Copy out the data below verbatim.

Entries with parts and joints
* START *

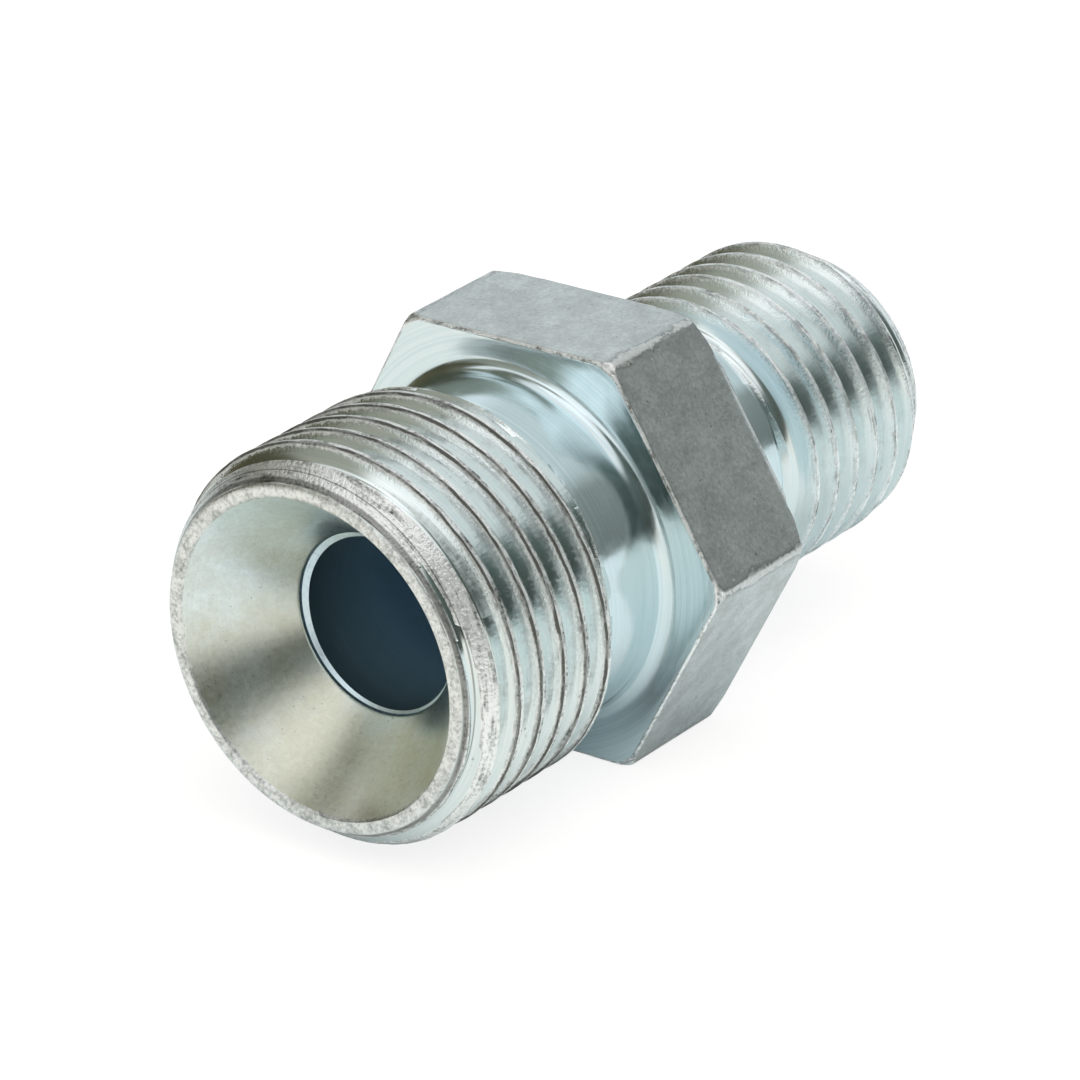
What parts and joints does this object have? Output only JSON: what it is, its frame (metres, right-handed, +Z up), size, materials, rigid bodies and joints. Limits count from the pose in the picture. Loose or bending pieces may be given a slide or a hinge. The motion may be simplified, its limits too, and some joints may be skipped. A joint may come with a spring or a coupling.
{
  "type": "reducing adapter",
  "caption": "Straight hydraulic reducing adapter: external thread of a large and a small size on either side of a hexagon, with conical seats and a through bore.",
  "frame": {"origin": "middle of the length, under the axis, on the plane that the lower hexagon flat rests on", "axes": "+X along the axis from the large end to the small end, +Z up from the flat that it lies on"},
  "size_m": [0.036, 0.022, 0.019],
  "materials": {
    "plated_steel": "satin"
  },
  "bodies": {
    "root": {"adapter_body": "plated_steel"}
  },
  "joints": []
}
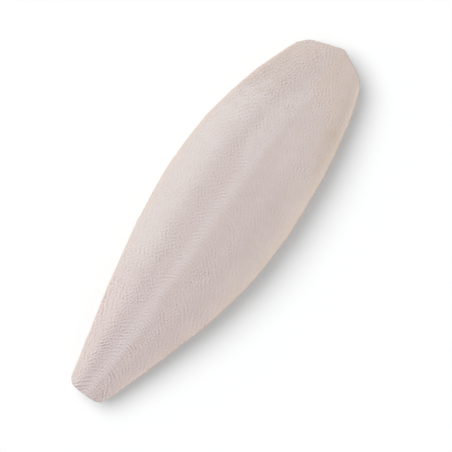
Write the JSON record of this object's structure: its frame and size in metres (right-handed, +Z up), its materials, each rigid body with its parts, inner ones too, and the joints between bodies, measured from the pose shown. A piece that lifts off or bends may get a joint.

* END *

**Task solution:**
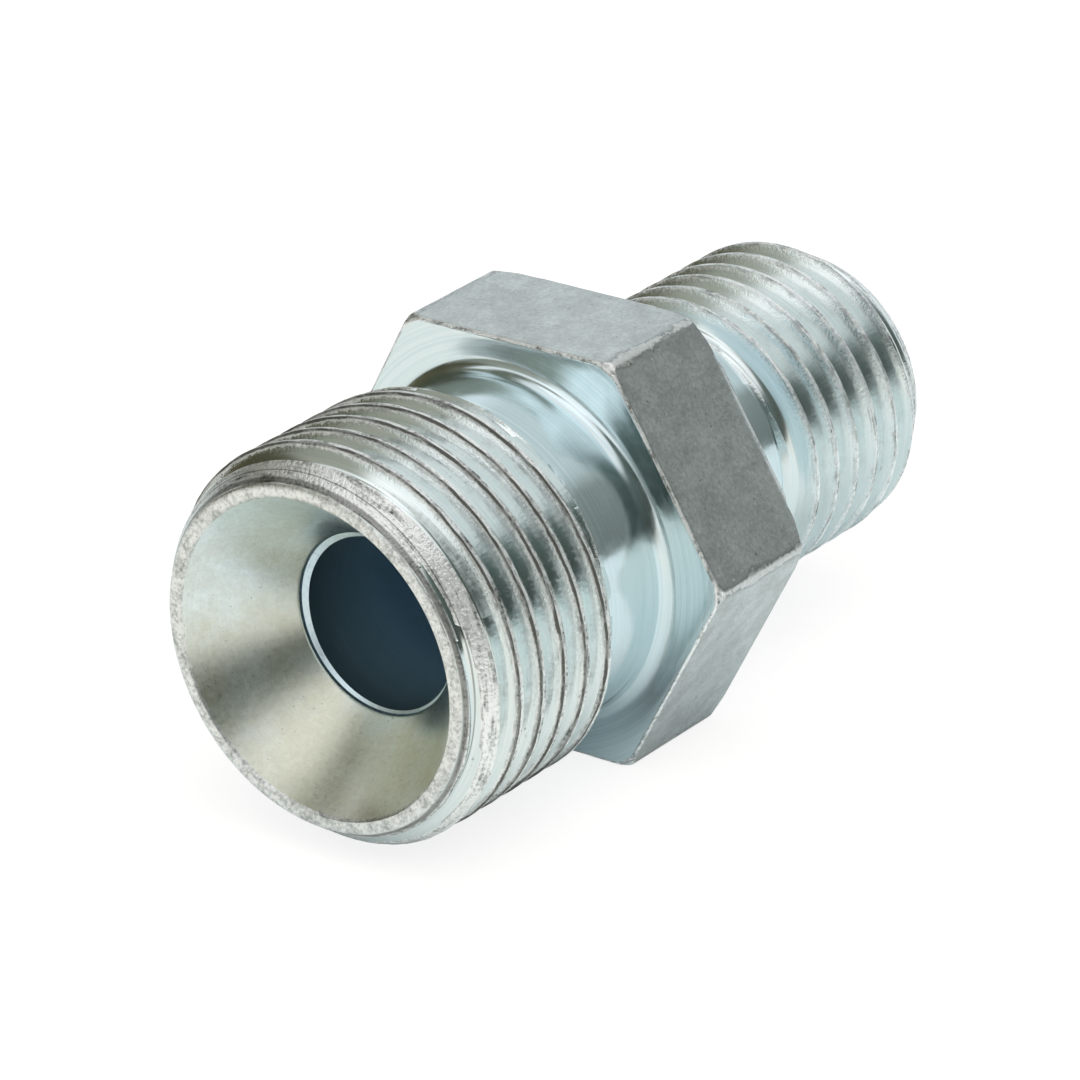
What parts and joints does this object have? Output only JSON: what it is, its frame (metres, right-handed, +Z up), size, materials, rigid bodies and joints. Limits count from the pose in the picture. Loose or bending pieces may be given a slide or a hinge. The motion may be simplified, its limits too, and some joints may be skipped. A joint may come with a spring or a coupling.
{
  "type": "reducing adapter",
  "caption": "Straight hydraulic reducing adapter: external thread of a large and a small size on either side of a hexagon, with conical seats and a through bore.",
  "frame": {"origin": "middle of the length, under the axis, on the plane that the lower hexagon flat rests on", "axes": "+X along the axis from the large end to the small end, +Z up from the flat that it lies on"},
  "size_m": [0.036, 0.022, 0.019],
  "materials": {
    "plated_steel": "satin"
  },
  "bodies": {
    "root": {"adapter_body": "plated_steel"}
  },
  "joints": []
}
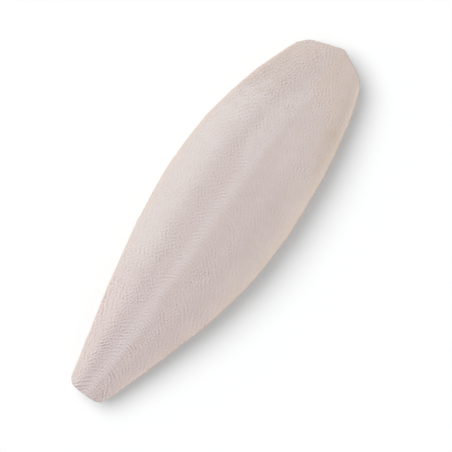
Write the JSON record of this object's structure: its frame and size in metres (right-handed, +Z up), its materials, each rigid body with its parts, inner ones too, and the joints between bodies, measured from the pose shown. A piece that lifts off or bends may get a joint.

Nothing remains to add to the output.